GTO Başkanı Tuncay Yıldırım, pandemi şartlarının oluşturduğu ekonomik ve mali zorlukları nispeten giderebilmek için reel sektörün vergi uygulamalarında beklediği değişiklikler ile ilgili bir değerlendirme yaptı.
“Vergi oranı bilakis azaltılmalı”
İşletmelerin hem pandemi hem vergi mağduru olmaması gerektiğini belirten Yıldırım, “Geçtiğimiz günlerde açıklanan kurumlar vergisi oranının yüzde 25’e yükseltilmesi pandeminin olumsuz etkileri ile mücadele etmekte zorlanan vergi mükelleflerini daha da zor bir sürece sokacaktır. Pandemi ile mücadelede diğer ülkeler aksine mükellefler üzerindeki mali yükleri azaltma programları uygulamaktadır. Vergi oranının yükseltilmesi kayıt dışılığı da teşvik edecektir. Aynı zamanda yüksek vergi oranı ülkemize yatırım yapacak yerli ve yabancı yatırımcılar bakımından caydırıcı etkiye sebebiyet verecektir. Bu bakımdan vergi oranının arttırılması değil bilakis azaltılması gerekmektedir” dedi.

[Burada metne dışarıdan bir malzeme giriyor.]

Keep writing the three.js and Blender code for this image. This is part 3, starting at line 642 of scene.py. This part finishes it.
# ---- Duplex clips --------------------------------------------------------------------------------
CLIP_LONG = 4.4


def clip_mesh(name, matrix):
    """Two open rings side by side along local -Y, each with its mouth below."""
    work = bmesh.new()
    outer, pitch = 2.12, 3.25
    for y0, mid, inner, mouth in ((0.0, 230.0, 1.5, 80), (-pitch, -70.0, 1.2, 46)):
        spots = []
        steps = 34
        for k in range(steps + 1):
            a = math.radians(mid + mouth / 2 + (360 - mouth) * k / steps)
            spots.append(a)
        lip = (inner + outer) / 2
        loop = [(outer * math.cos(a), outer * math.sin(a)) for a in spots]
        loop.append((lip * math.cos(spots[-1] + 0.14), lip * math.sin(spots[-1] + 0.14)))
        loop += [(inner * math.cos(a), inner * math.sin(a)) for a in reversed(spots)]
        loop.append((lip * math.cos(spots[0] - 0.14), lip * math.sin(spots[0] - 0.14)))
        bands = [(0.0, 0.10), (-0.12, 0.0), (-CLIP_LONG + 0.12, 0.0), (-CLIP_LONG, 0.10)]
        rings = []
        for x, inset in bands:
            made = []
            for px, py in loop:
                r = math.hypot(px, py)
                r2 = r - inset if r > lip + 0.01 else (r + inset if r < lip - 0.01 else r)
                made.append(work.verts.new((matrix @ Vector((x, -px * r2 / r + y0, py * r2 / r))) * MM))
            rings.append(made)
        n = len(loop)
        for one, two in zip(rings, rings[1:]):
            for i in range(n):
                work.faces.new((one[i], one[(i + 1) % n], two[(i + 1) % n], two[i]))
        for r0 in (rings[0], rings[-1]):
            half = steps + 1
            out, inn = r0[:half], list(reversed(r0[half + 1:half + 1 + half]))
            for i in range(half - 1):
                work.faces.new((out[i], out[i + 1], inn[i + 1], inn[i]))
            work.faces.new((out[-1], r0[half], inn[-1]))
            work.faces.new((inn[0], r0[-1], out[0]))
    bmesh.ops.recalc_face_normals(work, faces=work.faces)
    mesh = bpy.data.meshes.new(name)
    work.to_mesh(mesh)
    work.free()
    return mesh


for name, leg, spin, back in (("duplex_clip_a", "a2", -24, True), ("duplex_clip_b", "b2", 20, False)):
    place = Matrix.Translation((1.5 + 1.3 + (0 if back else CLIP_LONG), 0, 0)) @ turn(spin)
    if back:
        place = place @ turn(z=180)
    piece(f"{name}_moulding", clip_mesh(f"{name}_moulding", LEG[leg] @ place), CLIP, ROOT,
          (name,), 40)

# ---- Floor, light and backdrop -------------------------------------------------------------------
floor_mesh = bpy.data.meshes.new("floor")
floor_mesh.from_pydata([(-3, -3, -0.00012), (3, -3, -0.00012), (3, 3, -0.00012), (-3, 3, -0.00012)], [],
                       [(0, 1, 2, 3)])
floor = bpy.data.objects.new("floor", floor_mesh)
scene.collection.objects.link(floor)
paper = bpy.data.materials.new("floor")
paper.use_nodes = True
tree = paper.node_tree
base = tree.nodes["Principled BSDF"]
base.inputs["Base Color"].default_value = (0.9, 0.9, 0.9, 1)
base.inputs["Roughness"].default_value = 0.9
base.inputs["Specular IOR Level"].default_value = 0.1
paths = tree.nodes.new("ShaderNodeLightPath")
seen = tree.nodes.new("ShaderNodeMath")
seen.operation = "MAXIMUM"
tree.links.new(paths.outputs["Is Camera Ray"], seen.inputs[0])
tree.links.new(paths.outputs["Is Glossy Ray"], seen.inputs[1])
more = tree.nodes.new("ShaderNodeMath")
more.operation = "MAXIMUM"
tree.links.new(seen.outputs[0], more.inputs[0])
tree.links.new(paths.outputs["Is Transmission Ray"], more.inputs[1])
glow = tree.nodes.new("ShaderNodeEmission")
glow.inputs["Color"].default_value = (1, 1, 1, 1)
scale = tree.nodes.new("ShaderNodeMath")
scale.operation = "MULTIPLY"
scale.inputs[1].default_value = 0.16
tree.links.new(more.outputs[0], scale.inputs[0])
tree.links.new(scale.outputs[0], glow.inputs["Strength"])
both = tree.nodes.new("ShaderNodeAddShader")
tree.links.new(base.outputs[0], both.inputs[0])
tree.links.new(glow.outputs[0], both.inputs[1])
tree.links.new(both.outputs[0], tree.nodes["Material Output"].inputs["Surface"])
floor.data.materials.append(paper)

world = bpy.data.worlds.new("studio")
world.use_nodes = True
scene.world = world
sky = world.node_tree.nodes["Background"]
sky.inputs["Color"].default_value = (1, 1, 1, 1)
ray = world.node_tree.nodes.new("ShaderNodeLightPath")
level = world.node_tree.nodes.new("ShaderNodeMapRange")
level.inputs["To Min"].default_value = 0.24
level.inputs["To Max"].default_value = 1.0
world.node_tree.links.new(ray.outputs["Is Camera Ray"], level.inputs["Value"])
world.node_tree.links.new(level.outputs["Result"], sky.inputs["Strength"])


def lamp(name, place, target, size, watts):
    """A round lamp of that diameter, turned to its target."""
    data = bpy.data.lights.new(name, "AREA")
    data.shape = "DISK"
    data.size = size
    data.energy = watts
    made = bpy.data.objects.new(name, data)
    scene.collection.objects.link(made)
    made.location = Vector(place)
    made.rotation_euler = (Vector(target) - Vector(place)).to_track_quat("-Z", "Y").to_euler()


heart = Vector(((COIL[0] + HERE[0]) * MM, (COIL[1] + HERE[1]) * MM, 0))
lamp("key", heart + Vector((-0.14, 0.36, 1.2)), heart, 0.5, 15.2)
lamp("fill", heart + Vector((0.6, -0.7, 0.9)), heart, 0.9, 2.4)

Ekonomide çarkların dönmesi için ihtiyacımız olanın vergi artırımı değil yeni bir vergi barışı uygulaması olduğunu dile getiren Yıldırım, “Bütün dünyayı etkisi altına alan pandeminin sebep olduğu etki ve sonuçlar ortada iken işletmelerin vergi başta olmak üzere kamusal yükümlülüklerinin normal şart ve koşullarda yerine getirmesini beklemek yaşanan gerçekliğe uygun düşmemektedir. Bu bakımdan pandemi şartları göz önünde bulundurulmak suretiyle kamusal yükümlülükler ile ilgili birtakım düzenlemelerin yapılması pandemiyle mücadelede zaruret arz etmektedir” ifadelerini kullandı.

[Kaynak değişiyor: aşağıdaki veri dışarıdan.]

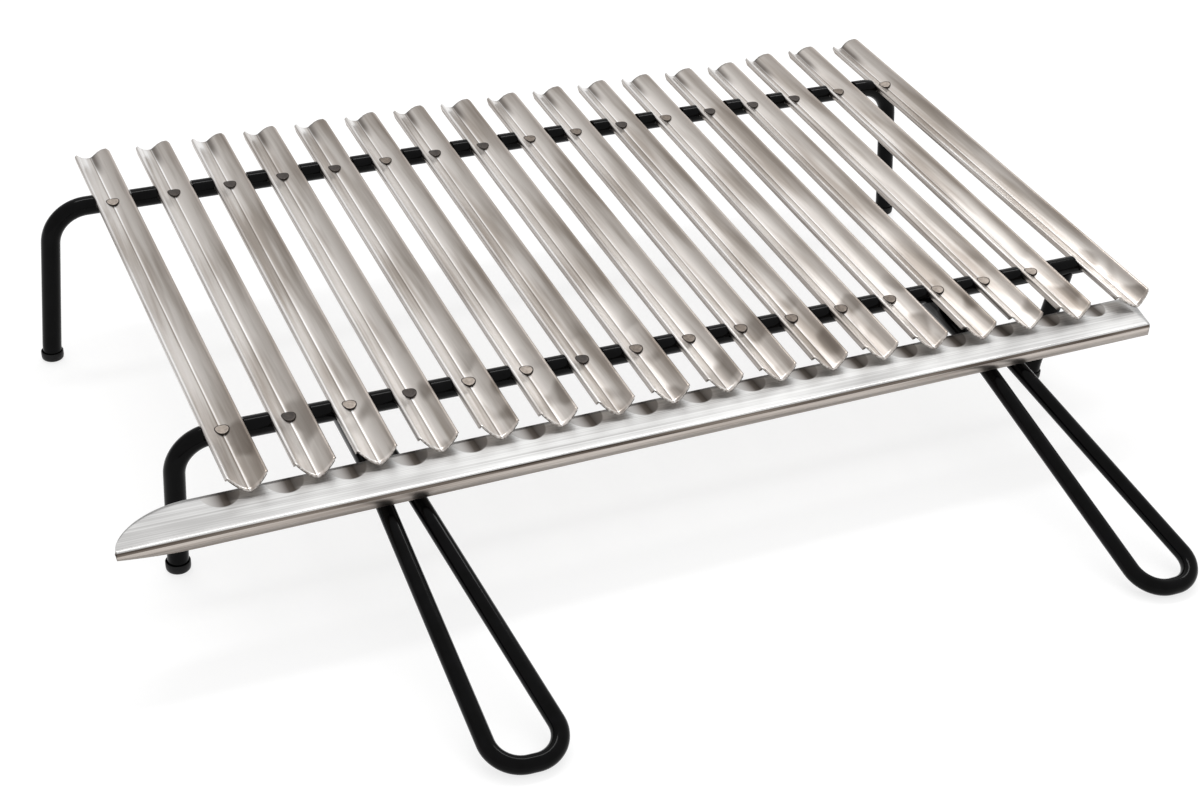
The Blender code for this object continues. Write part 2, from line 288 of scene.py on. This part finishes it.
def slat_mesh(name, index):
    """One slat's sheet in its place, its ends cut back."""
    reach = SLAT_FRONT + SLAT_REAR + slat_reach.get(index, 0.0)
    middle = reach - 2 * end_rows[-1]
    rows = list(end_rows[:-1])
    rows += [end_rows[-1] + middle * step / MIDDLE_STEPS for step in range(MIDDLE_STEPS + 1)]
    rows += [reach - row for row in reversed(end_rows[:-1])]

    def place(column, row):
        point = section[column]
        front = max(0.0, 1.0 - rows[row] / END_LENGTH)
        rear = max(0.0, 1.0 - (reach - rows[row]) / END_LENGTH)
        along = rows[row] - SLAT_FRONT
        along += front * np.interp(point.x * 1000, cut_across, front_cut) / 1000
        along -= rear * np.interp(point.x * 1000, cut_across, rear_cut) / 1000
        if abs(point.x) > lip_from:
            along += (front - rear) * (FLANGE_HEIGHT - point.z) * LIP_SLANT
        return slat_matrix(index) @ Vector((point.x, along, point.z))

    return grid_mesh(name, len(section) - 1, len(rows) - 1, place)


for index in range(SLATS):
    node = f"slat_{index + 1:02d}"
    mesh = slat_mesh(node, index)
    to_slat = slat_matrix(index).inverted()
    sheet_map = mesh.uv_layers.new(name="across and along")
    for face in mesh.polygons:
        middle = to_slat @ face.center
        on_lip = middle.z < FLANGE_HEIGHT - SHEET and abs(middle.x) > low_lip_from
        face.material_index = slat_finishes.index(lip_painted_shade) if on_lip else 0
        for loop in face.loop_indices:
            point = to_slat @ mesh.vertices[mesh.loops[loop].vertex_index].co
            sheet_map.data[loop].uv = (0.5 + point.x / MAP_WIDTH, point.y)
    slat = add_piece("steel_" + node, mesh, slat_finishes, node)
    thicken(slat, SHEET)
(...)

“Yeni bir vergi barışı getirilmeli”
Vergi barışı kavramına uzak olan gelişmiş ülkelerin dahi vergi barışını gündemlerine aldığını söyleyen Başkan Yıldırım, matrah artırımı, davalardan vazgeçme, stok, kasa, cari hesap düzeltmesi gibi hususları içeren yeni bir vergi barışı için yasal düzenleme gerektiğini ifade etti. Yıldırım, “Ülkemizde geçmiş yıllarda özellikle ekonomik kriz dönemlerinde yaşanan ekonomik ve mali sarsıntıları atlatmak amacıyla ‘Vergi Barışı’ olarak nitelendirilen yasal düzenlemeler yapılmıştır. Vergi barışı kavramına uzak olan gelişmiş ülkeler dahi bu şart ve koşullarda ‘vergi barışını’ gündemlerine getirmiş ve birtakım düzenlemeler yapmak durumunda kalmışlardır. 2020 yılının sonunda, 7256 Sayılı Kanun ile kamu alacakları yeniden yapılandırılmak suretiyle önemli bir adım atılmıştır. Ancak, pandemi etkisinin devam etmesi ve buna bağlı olarak tekrar kapanma sürecinin başlaması nedeniyle Kanun’dan yararlanan yükümlüler borç ve taksitlerini ödeme taahhütlerini yerine getirememişlerdir. Bu durum da yapılan düzenlemeden beklenen etkinliğin sınırlı olmasına sebebiyet vermiştir. Yeni bir düzenleme ile Kanun’dan yararlanan yükümlülerin Kanun kapsamındaki borçları ile kapanma sonrası yeni borçlarını yeniden yapılandırma fırsat ve imkanı sağlanmalıdır. Yaşanan pandemi koşulları bu şartlarda daha önce de yapıldığı gibi, ‘matrah arttırımı, davalardan vazgeçme, stok, kasa, cari hesap düzeltmesi’ hususlarını içeren yasal düzenleme yapılması zarureti hasıl olmuştur. Bu suretle, pandemi şartlarının oluşturduğu ekonomik ve mali zorluklar nispeten giderilmiş olacak ve aynı zamanda kamu ile yükümlü vatandaşlar arasında gönüllü bir uyum sağlanacaktır. Sonuç olarak pandemi koşullarında yapılacak bu düzenlemelerin şart ve koşulları her zamankinden daha fazla gereklilik arz etmektedir” diye konuştu.